Dear Hillary:
Wednesday, August 27, 2008
Okay, so the one celebrity mom I would most like to get my hands on is Hillary Clinton. Last night, as I was eating cookies in bed and watching the Democratic National Convention (I am not American, yet am fascinated by your politics. They are so crazy cutthroat!!!) I cringed when Hill walked out on stage to give her speech dressed like a satin pumpkin.
WHY? Its shiny! And are those pants TAPERED? And what shoes match orange? Like my head is just spinning. Does it really need an orange shell underneath? Was the suit not enough on it's own??
What is with this woman and her pantsuits?
Dear Hillary:
Okay, I get it. You want to be taken seriously as a politician and all that jazz. But I promise you can do that without totally laying down and giving up and kind of semblance of modern style. The pant suits you choose are so stumpy and unattractive, I don't understand who is dressing you. Word on the street is that it's Yves St. Laurent, but I just can't believe that. It will shatter all of my confidence in YSL forever more.

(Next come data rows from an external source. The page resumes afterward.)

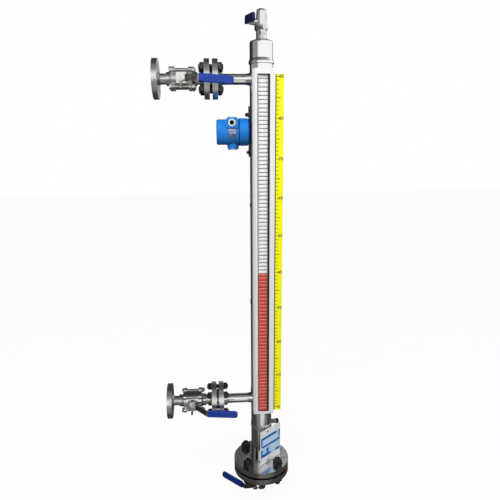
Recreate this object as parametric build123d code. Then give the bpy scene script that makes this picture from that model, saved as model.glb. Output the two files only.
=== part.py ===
from build123d import *
from math import cos, radians, sin, sqrt
import os

# Magnetic level gauge, millimetres, +Z up.
# Gauge frame: chamber axis at x = 0, lower process line at z = 0, indicator towards -Y.
# The files are written with the origin at the face centre of the lower process flange.

# Process lines
CENTRES = 900.0
FACE_TO_AXIS = 278.0
LINES = (0.0, CENTRES)
CUT = 1.0

# Small process flanges, four M12 studs
SF_OD = 100.0
SF_RIM = 14.0
SF_RF = 2.0
SF_RF_D = 58.0
SF_PCD = 75.0
SF_HOLE = 14.0
JOINT_HOLE = 13.5
STUD_R = 6.0
STUD_NUT_AF = 19.0
STUD_NUT_H = 10.8
STUD_OVER = 3.0
SEAL = 3.0

# Pipe between the flanges, with its welds and necks
PIPE_R = 13.45
PIPE_BORE = 10.8
STUB_WELD = 4.0
NECK_R = 19.5
NECK_L = 14.0
JOINT_LEFT = -131.0
JOINT_RIGHT = JOINT_LEFT + SEAL
NECK_END = JOINT_RIGHT + SF_RF + SF_RIM + NECK_L

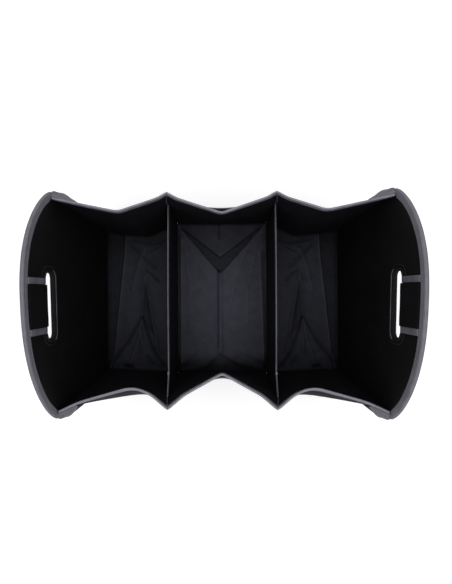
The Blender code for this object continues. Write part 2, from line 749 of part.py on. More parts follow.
def make_outer_bases():
    """Outer bases: a flat strip at the end panel, then an inverted V of folds."""
    inner_x = DIVIDER_X + DIVIDER_BOARD / 2 + GAP
    outer_x = END_X - 2 * GAP
    back = outer_corners(BACK, WALL_FOOT_Z)
    front = outer_corners(FRONT, WALL_FOOT_Z)
    edge = WALL_CLOTH / 2
    ring = [
        ("front_divider", (inner_x, front[0, 1] - edge)),
        ("front_fold", (front[2, 0], front[2, 1] - edge)),
        ("front_neck", (front[3, 0], front[3, 1] - edge)),
        ("front_end", (outer_x, front[4, 1] - edge)),
        ("back_end", (outer_x, back[4, 1] + edge)),
        ("back_neck", (back[3, 0], back[3, 1] + edge)),
        ("back_fold", (back[2, 0], back[2, 1] + edge)),
        ("back_divider", (inner_x, back[0, 1] + edge)),
    ]
    front_y, back_y = front[0, 1], back[0, 1]
    folds = []
    for word, across, along, height in OUTER_CREASES:
        x = inner_x + (outer_x - inner_x) * across
        y = front_y + (back_y - front_y) * along
        folds.append((word, (x, y, height * CREASE_HEIGHT)))
    faces = [
        "back_end strip_mid front_end",
        "back_end strip_back strip_mid",
        "back_end back_neck strip_back",
        "front_end strip_mid strip_front",
        "back_neck crumple strip_back",
        "strip_back peak strip_mid",
        "strip_back crumple peak",
        "strip_mid peak fork",
        "strip_mid fork strip_front",
        "strip_front fork fork_left",
        "back_neck back_fold crumple",
        "back_fold back_divider crumple",
        "crumple back_divider peak",
        "peak back_divider fork_right",
        "fork_right back_divider front_divider",
        "peak fork_right fork",
        "fork fork_right fork_mid",
        "fork fork_mid fork_left",
        "fork_left fork_mid front_neck",
        "fork_mid front_fold front_neck",
        "fork_mid fork_right front_fold",
        "fork_right front_divider front_fold",
        "strip_front fork_left front_end",
        "front_end fork_left front_neck",
    ]
    folded_base("base_right", ring, folds, faces)
    ring, folds, faces = mirror_ring(ring, folds, faces)
    folded_base("base_left", ring, folds, faces)


def make_organizer():
    """Build every piece of the organizer."""
    for side, word in ((-1, "left"), (1, "right")):
        make_end_panel(side, word)
        make_end_binding(side, word)
        make_slot_rim(side, word)
        make_grip(side, word)
        make_divider(side, word)
    for face, word in ((BACK, "back"), (FRONT, "front")):
        for bay in ("left", "middle", "right"):
            make_wall(bay, face, word)
        make_rim_binding(face, word)
        make_pocket(face, word)
        make_seam_tape(-1, face, "seam_tape_" + word + "_left")
        make_seam_tape(1, face, "seam_tape_" + word + "_right")
        make_wing(face, -1, word + "_left")
        make_wing(face, 1, word + "_right")
    make_middle_base()
    make_outer_bases()


clear_scene()
ORGANIZER = new_collection("car_organizer")
CUTTERS = new_collection("cutters")
make_organizer()
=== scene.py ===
"""Sewn boot organizer of black cloth over board, standing open, seen from above.

The file is laid out as a Blender add-on and is run as a script. It dresses the
loaded frame: every node of the frame is replaced by a finer piece in its place.
The sizes that differ from the frame's are listed apart. Sizes are in metres
and +Z is up. X runs along the organizer and +Y is its back.
"""

import math

import bpy
import numpy as np
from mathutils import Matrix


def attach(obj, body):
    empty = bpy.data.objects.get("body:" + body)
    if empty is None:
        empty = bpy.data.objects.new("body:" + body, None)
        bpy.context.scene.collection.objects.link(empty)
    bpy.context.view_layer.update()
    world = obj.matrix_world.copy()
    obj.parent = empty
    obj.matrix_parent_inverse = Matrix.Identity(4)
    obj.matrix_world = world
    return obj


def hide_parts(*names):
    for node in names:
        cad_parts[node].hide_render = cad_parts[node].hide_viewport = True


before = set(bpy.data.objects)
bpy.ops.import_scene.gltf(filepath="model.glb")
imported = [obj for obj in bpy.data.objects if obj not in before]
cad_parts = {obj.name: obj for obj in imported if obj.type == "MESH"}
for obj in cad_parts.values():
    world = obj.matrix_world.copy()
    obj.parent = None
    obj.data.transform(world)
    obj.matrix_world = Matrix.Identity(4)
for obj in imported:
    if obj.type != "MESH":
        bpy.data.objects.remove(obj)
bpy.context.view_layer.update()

bl_info = {
    "name": "Boot Organizer",
    "version": (1, 0, 0),
    "blender": (4, 5, 0),
    "location": "3D View > Sidebar > Organizer",
    "description": "Builds a sewn boot organizer with three bays over its frame",
    "category": "Object",
}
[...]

And your past pant suits have been atrocious.
You're what, like 5 feet tall? WHY are you overwhelming your body with these long and dreary jackets? Why do they go up to your eyeballs? Skin is in, dear. And if my husband had a wandering eye tendency, I'd probably want to give him a reason to look my way.
How about a fitted suit?? One with a shorter jacket, and bootcut bottoms. How about not trying to show your personality using super weird colors. There is nothing wrong with a neutral. If you want orange, do it in a handbag, NOT a whole suit, for the love of pete.
And I'm sorry, but is there something wrong with a skirt now and again? For heaven's sake, if Condie Rice can do it, you can too. Say it with me: LEGS.
I have faith in you! Maybe people would have been more likely to vote for you if you weren't dressing so scary militant all the time. Come on, I saw those pictures of you throwing back cold ones with the joe schmoes of America. You can let loose!!
All I'm saying homegirl, is that if you're so intent on having a woman in the White House, then maybe you should try actually looking like a woman.
All I'm saying homegirl, is that if you're so intent on having a woman in the White House, then maybe you should try actually looking like a woman.
Just some food for thought.
Love, Jae
8 comments:
Oh my gosh, I am not even kidding when I say that I saw Hillary last night and thought, "Oh, this is so Jae material. I hope she sees this" hahahaha
hahahahahah....so awesome. I love this blog Jae. You rock. It rocks.
Hilarious! "Homegirl." ahhahaha.
I was just telling Jon tonight how that orange pant-suit was awful! So then I had to read him your blog! How about her comment about being a member of the "sisterhood of the traveling pant-suit"?
Jae, sigh...I love you. Your blog always makes my day.
Unfortunately Mrs. Clinton has kankles. But even so, she could wear a skirt with some boots. I'm also thinking that she has a large posterior, which is why the jackets are long. So essentially, whoever is dressing her is dressing to cover her up entirely instead of trying to find a way to flatter her body. And I TOTALLY agree with no bright azz color as a suit. An accent maybe. Either way, she could use a make over in the worse way.